Almost everyone has shoulder girdle tension. It is one of the most common complaints I hear from my patients. They describe that their upper body feels all knotted up. They tell me it starts in their neck and shoulders and works its way down their back and lodges in between their shoulder blades. One patient recently told me that since her bed was up against the wall she had to reach across her bed to tuck in her sheets. About 15 minutes later she felt the tightness in her upper back, neck and shoulders.
Doing Useful Work
Muscles are built to do useful work, their actions being ultimately controlled by the nervous system. The nerves that make muscles contract come from the front part of the spinal cord where all the related nerve signals are calibrated. These nerve signals come from the muscles and organs at that same level of the cord and from the nerves that cascade to that area from the brain.
While muscle tension can be stubborn, both muscle contraction and relaxation depend upon a type of energy called ATP (adenosine triphosphate). This ATP opens the channels for calcium to trigger muscle contraction. Suddenly a couple of complex muscle proteins called actin and myosin move across each other much like one would climb a ladder. Interestingly, ATP also stimulates muscle relaxation by uncoupling these same muscle proteins, and they climb back down the ladder.
Importance of Aerobics
ATP is created through a complicated aerobic process called glycolysis, which eventually breaks fats, carbohydrates and sometimes proteins into pyruvate molecules and an abundance of ATP. Any missed step in this intricate process could lead to only a fraction of the potential ATP production causing muscle tightness.
Carbohydrates are basically sugars, so most people think they get their best source of energy from carbs. While carbs may perk your energy quickly, eating them for energy is much like using a few sheets of paper to heat your house. The fire starts quickly and easily, and might it give off some warmth, but it is not an efficient form of heat. Your best source of ATP actually comes from unprocessed fats from whole foods; saturated, monounsaturated and polyunsaturated fats. One gram of healthy fat contains more than twice the potential energy than a gram of carbohydrates or protein, which only gives you four calories of energy per gram, each; alcohol yields 7 calories per gram.

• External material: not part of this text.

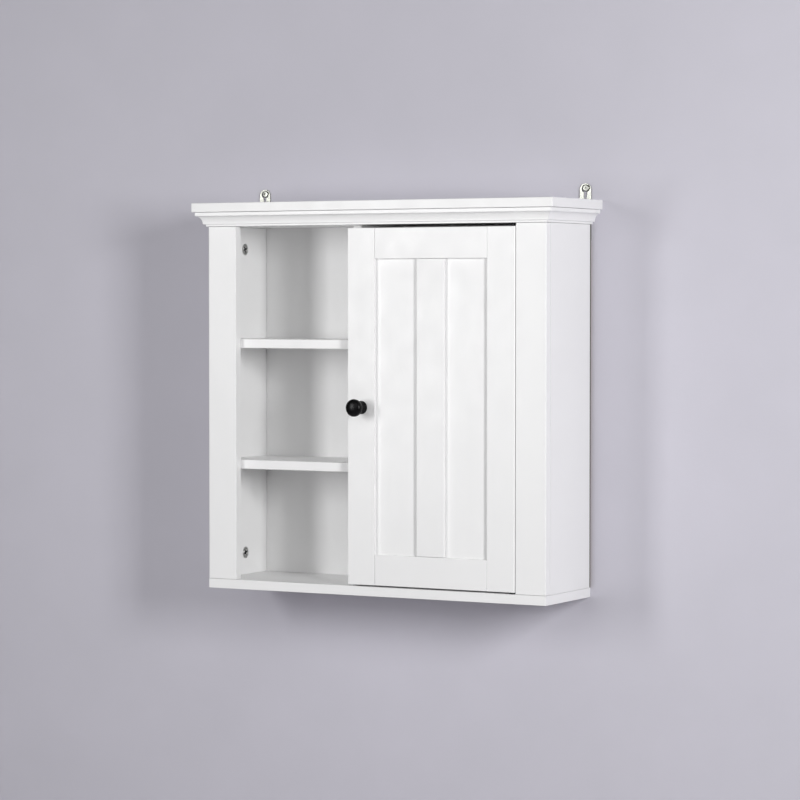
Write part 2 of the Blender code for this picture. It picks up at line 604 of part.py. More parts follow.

Not all fats are the same. While fats have been criticized for decades, some fats will supply the right kind of energy while others will only gum things up. The media has told us for years that fat is the enemy; that we should eat fats sparingly. They have told us that a low-fat diet would provide us the body we want. In fact, eating a low fat diet is one of the worst nutritional mistakes a person can make.
Tips to Encourage ATP
Since ATP leads to both muscle contraction and relaxation, it makes sense to be sure you are generating as much ATP as possible. While there is no sure fire way to increase your ATP production, there are some ways to encourage its production. Supplementing your diet with creatine, magnesium, lipoic acid, co-enzyme Q-10 and B vitamins provides the essential components for more ATP. These nutrients work inside the mitochondria of each cell to help burn pyruvate more completely. However, despite having the nutrients available, movement is essential to more ATP. Movement places demand on your muscles and that ramps up your ATP production; if you need more you make more. More movement increases the nerve signals to that same area of the cord and they also reach up to the brain and come back down to that area of the cord that ultimately eases the tension on the muscles.
Here is the bottom line: If your muscles are all tied up in stubborn knots, eat more of the right kind of fats, take your vitamins regularly and make sure you move in the ways that stimulate your brain.
Warning: Always consult your healthcare provider before starting any new supplements or vitamins. Creatine and CoQ10 may not be safe for everyone to use and can interact with medications or medical conditions. To minimize your risk if adverse interactions, be sure to tell your doctor about any other drugs or supplements you are using.